### Scripts that build objects:
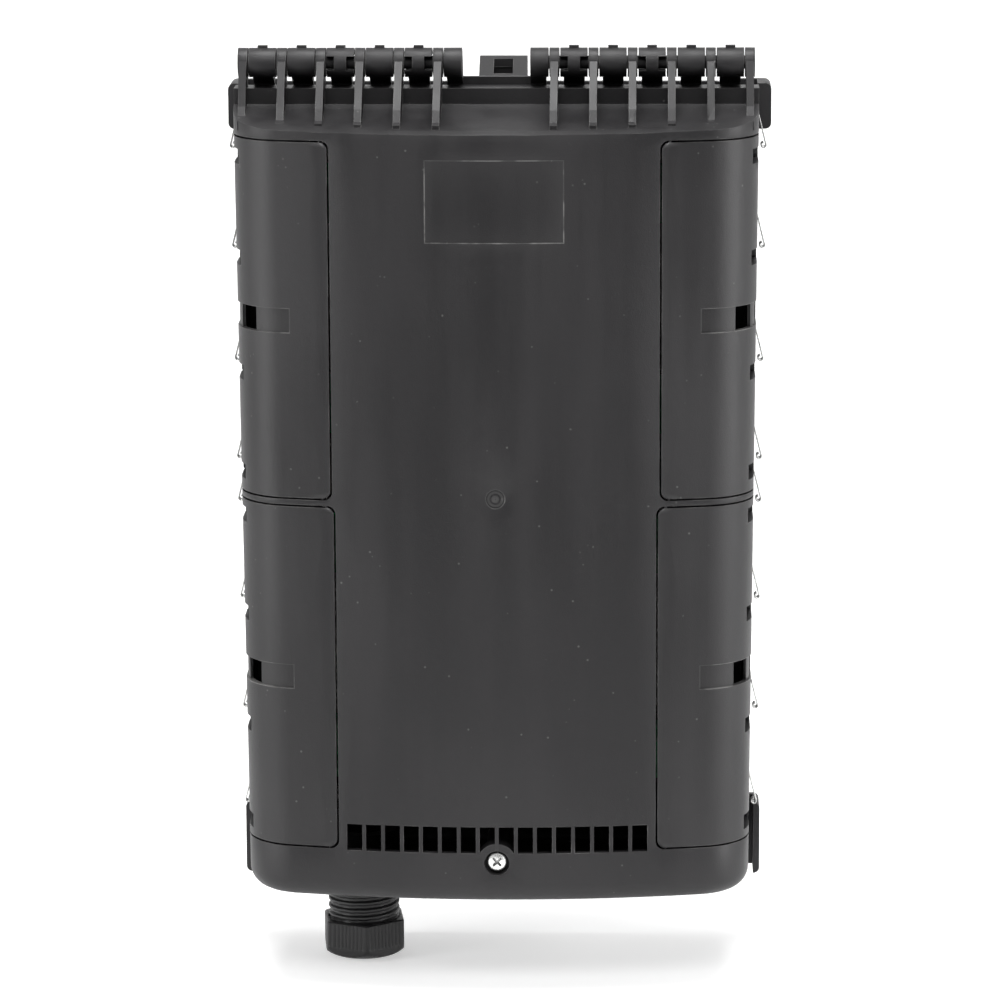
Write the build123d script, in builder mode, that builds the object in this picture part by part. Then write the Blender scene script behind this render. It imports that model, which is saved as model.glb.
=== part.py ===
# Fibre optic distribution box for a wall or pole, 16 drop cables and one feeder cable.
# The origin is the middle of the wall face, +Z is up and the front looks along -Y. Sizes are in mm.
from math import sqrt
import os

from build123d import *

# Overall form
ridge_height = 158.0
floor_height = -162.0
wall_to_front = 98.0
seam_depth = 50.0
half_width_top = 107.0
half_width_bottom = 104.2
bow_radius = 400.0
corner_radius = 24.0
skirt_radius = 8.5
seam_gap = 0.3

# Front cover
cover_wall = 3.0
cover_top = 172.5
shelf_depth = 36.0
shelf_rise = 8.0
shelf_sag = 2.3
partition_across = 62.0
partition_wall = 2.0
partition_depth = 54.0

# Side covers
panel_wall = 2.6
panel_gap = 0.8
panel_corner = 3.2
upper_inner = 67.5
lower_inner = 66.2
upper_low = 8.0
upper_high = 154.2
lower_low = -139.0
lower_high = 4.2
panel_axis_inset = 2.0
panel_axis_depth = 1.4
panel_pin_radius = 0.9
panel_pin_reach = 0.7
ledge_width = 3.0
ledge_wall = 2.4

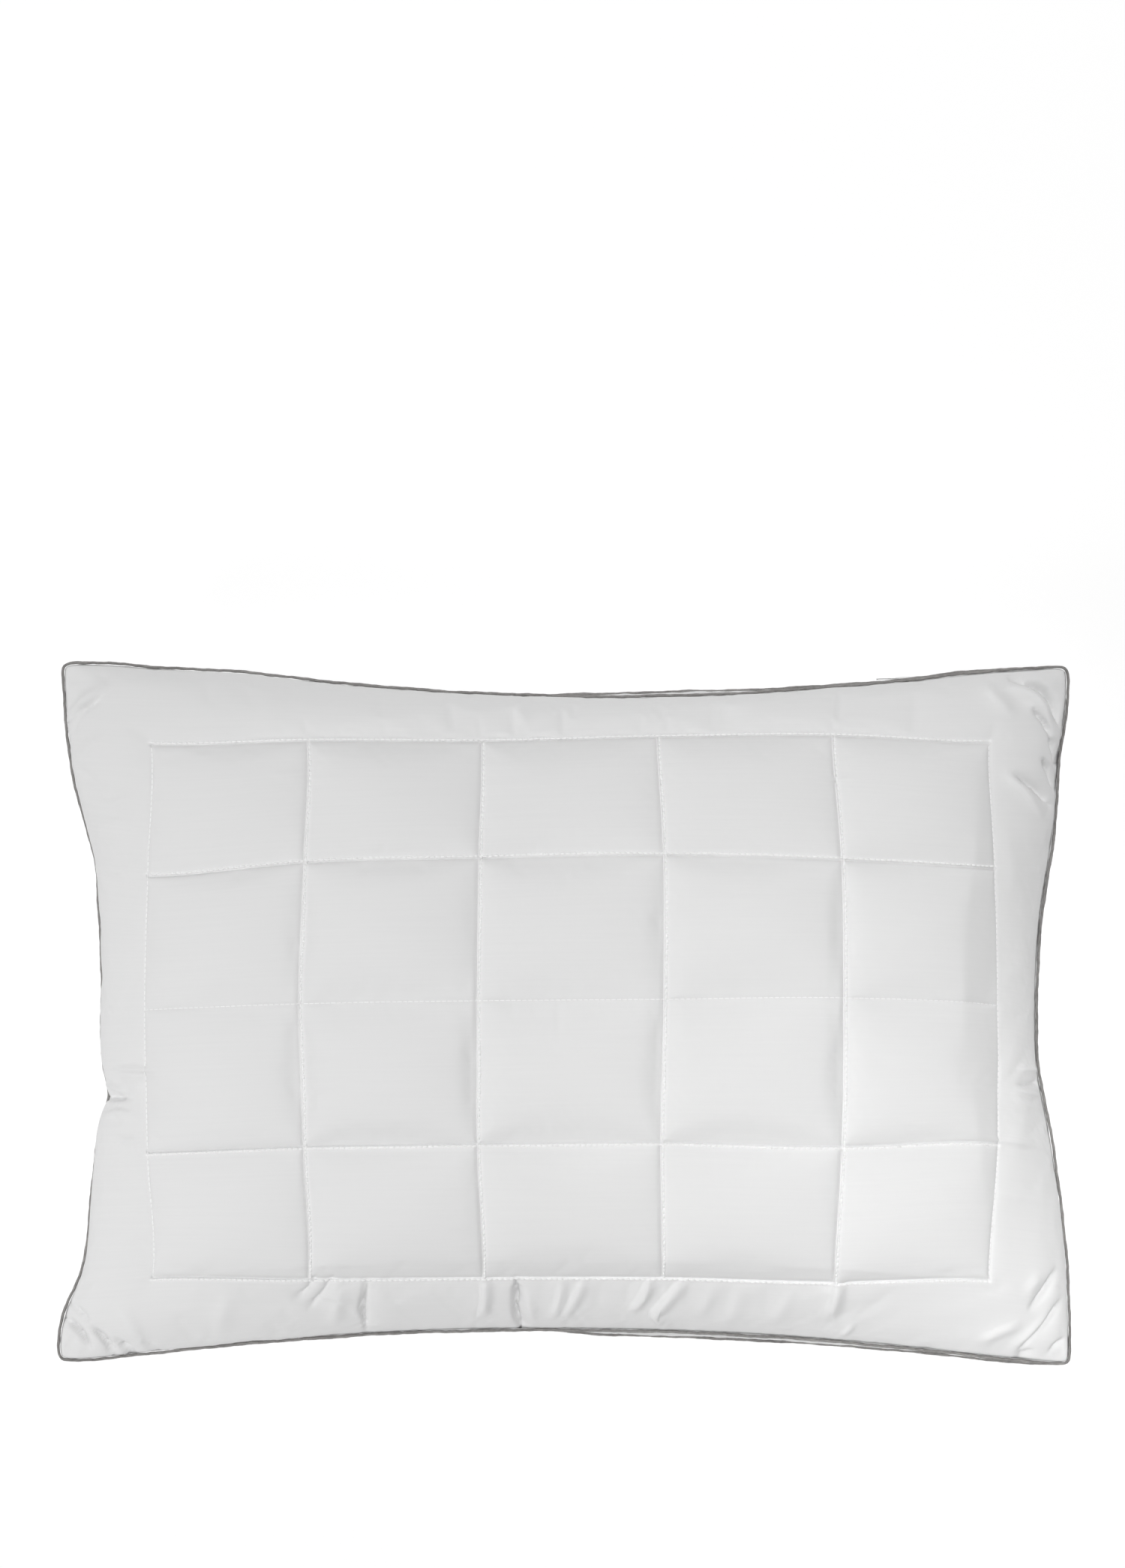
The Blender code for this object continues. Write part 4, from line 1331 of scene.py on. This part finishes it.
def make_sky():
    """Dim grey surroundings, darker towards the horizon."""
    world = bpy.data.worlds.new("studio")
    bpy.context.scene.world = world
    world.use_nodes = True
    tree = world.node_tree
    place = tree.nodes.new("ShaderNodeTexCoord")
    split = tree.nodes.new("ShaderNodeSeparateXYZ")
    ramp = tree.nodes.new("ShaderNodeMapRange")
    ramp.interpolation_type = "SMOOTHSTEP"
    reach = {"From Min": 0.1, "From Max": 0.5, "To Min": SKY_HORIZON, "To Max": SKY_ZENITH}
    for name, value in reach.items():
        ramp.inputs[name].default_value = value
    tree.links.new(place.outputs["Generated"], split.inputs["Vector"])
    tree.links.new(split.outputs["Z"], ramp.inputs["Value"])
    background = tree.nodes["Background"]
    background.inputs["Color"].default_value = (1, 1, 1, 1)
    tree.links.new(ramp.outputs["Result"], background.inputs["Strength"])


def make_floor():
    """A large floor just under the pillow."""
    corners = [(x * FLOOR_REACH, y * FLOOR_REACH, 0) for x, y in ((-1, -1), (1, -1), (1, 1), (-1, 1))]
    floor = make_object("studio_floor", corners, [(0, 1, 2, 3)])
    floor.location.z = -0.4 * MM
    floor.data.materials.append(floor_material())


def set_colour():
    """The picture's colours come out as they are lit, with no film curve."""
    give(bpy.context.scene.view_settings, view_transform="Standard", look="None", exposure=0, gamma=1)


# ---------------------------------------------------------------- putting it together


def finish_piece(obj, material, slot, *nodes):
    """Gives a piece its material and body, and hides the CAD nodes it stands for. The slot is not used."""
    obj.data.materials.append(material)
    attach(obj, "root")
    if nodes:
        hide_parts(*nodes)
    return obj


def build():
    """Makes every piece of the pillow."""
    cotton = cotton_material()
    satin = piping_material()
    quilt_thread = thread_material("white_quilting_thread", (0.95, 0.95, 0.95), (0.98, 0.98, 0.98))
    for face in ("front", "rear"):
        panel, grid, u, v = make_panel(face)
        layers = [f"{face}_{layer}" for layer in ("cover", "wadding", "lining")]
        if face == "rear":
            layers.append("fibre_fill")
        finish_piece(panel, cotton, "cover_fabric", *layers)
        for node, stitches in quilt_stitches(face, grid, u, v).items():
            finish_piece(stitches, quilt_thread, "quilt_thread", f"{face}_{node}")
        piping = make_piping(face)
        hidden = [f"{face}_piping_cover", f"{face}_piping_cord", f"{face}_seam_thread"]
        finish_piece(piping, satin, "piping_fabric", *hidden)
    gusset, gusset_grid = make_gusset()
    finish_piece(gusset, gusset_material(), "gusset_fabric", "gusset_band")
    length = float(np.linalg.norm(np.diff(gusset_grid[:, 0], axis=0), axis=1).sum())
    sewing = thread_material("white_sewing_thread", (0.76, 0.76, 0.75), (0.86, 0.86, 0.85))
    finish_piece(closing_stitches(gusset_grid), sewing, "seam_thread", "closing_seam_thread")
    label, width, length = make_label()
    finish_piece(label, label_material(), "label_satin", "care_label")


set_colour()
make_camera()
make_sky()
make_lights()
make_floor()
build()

### TASK GOAL:
Copy every line of the records word for word.

### EXERCISE ANSWER:
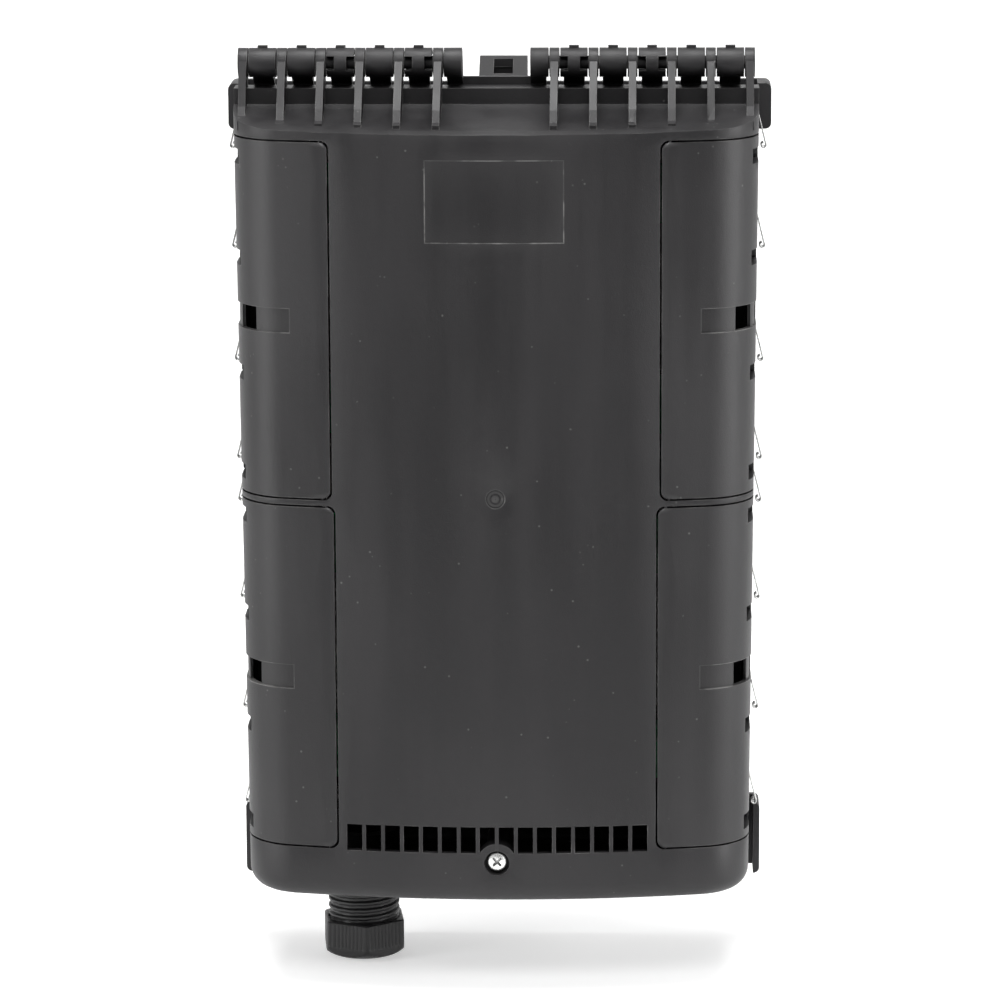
Write the build123d script, in builder mode, that builds the object in this picture part by part. Then write the Blender scene script behind this render. It imports that model, which is saved as model.glb.
=== part.py ===
# Fibre optic distribution box for a wall or pole, 16 drop cables and one feeder cable.
# The origin is the middle of the wall face, +Z is up and the front looks along -Y. Sizes are in mm.
from math import sqrt
import os

from build123d import *

# Overall form
ridge_height = 158.0
floor_height = -162.0
wall_to_front = 98.0
seam_depth = 50.0
half_width_top = 107.0
half_width_bottom = 104.2
bow_radius = 400.0
corner_radius = 24.0
skirt_radius = 8.5
seam_gap = 0.3

# Front cover
cover_wall = 3.0
cover_top = 172.5
shelf_depth = 36.0
shelf_rise = 8.0
shelf_sag = 2.3
partition_across = 62.0
partition_wall = 2.0
partition_depth = 54.0

# Side covers
panel_wall = 2.6
panel_gap = 0.8
panel_corner = 3.2
upper_inner = 67.5
lower_inner = 66.2
upper_low = 8.0
upper_high = 154.2
lower_low = -139.0
lower_high = 4.2
panel_axis_inset = 2.0
panel_axis_depth = 1.4
panel_pin_radius = 0.9
panel_pin_reach = 0.7
ledge_width = 3.0
ledge_wall = 2.4

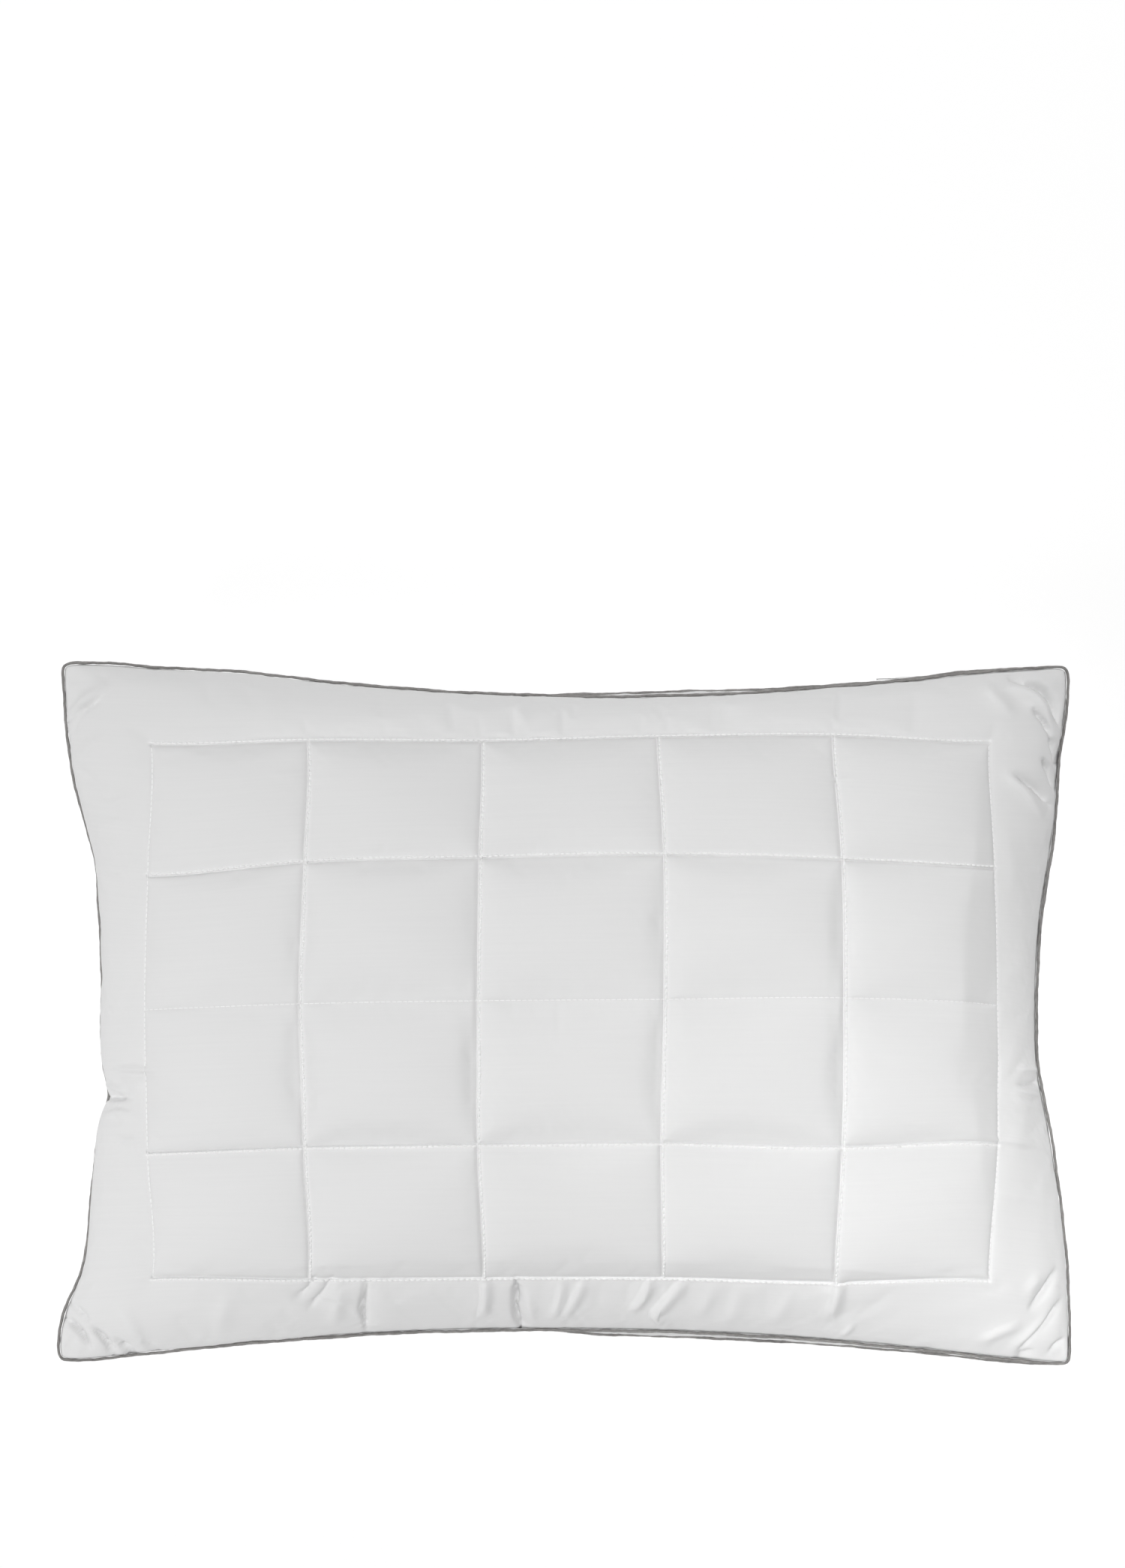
The Blender code for this object continues. Write part 4, from line 1331 of scene.py on. This part finishes it.
def make_sky():
    """Dim grey surroundings, darker towards the horizon."""
    world = bpy.data.worlds.new("studio")
    bpy.context.scene.world = world
    world.use_nodes = True
    tree = world.node_tree
    place = tree.nodes.new("ShaderNodeTexCoord")
    split = tree.nodes.new("ShaderNodeSeparateXYZ")
    ramp = tree.nodes.new("ShaderNodeMapRange")
    ramp.interpolation_type = "SMOOTHSTEP"
    reach = {"From Min": 0.1, "From Max": 0.5, "To Min": SKY_HORIZON, "To Max": SKY_ZENITH}
    for name, value in reach.items():
        ramp.inputs[name].default_value = value
    tree.links.new(place.outputs["Generated"], split.inputs["Vector"])
    tree.links.new(split.outputs["Z"], ramp.inputs["Value"])
    background = tree.nodes["Background"]
    background.inputs["Color"].default_value = (1, 1, 1, 1)
    tree.links.new(ramp.outputs["Result"], background.inputs["Strength"])


def make_floor():
    """A large floor just under the pillow."""
    corners = [(x * FLOOR_REACH, y * FLOOR_REACH, 0) for x, y in ((-1, -1), (1, -1), (1, 1), (-1, 1))]
    floor = make_object("studio_floor", corners, [(0, 1, 2, 3)])
    floor.location.z = -0.4 * MM
    floor.data.materials.append(floor_material())


def set_colour():
    """The picture's colours come out as they are lit, with no film curve."""
    give(bpy.context.scene.view_settings, view_transform="Standard", look="None", exposure=0, gamma=1)


# ---------------------------------------------------------------- putting it together


def finish_piece(obj, material, slot, *nodes):
    """Gives a piece its material and body, and hides the CAD nodes it stands for. The slot is not used."""
    obj.data.materials.append(material)
    attach(obj, "root")
    if nodes:
        hide_parts(*nodes)
    return obj


def build():
    """Makes every piece of the pillow."""
    cotton = cotton_material()
    satin = piping_material()
    quilt_thread = thread_material("white_quilting_thread", (0.95, 0.95, 0.95), (0.98, 0.98, 0.98))
    for face in ("front", "rear"):
        panel, grid, u, v = make_panel(face)
        layers = [f"{face}_{layer}" for layer in ("cover", "wadding", "lining")]
        if face == "rear":
            layers.append("fibre_fill")
        finish_piece(panel, cotton, "cover_fabric", *layers)
        for node, stitches in quilt_stitches(face, grid, u, v).items():
            finish_piece(stitches, quilt_thread, "quilt_thread", f"{face}_{node}")
        piping = make_piping(face)
        hidden = [f"{face}_piping_cover", f"{face}_piping_cord", f"{face}_seam_thread"]
        finish_piece(piping, satin, "piping_fabric", *hidden)
    gusset, gusset_grid = make_gusset()
    finish_piece(gusset, gusset_material(), "gusset_fabric", "gusset_band")
    length = float(np.linalg.norm(np.diff(gusset_grid[:, 0], axis=0), axis=1).sum())
    sewing = thread_material("white_sewing_thread", (0.76, 0.76, 0.75), (0.86, 0.86, 0.85))
    finish_piece(closing_stitches(gusset_grid), sewing, "seam_thread", "closing_seam_thread")
    label, width, length = make_label()
    finish_piece(label, label_material(), "label_satin", "care_label")


set_colour()
make_camera()
make_sky()
make_lights()
make_floor()
build()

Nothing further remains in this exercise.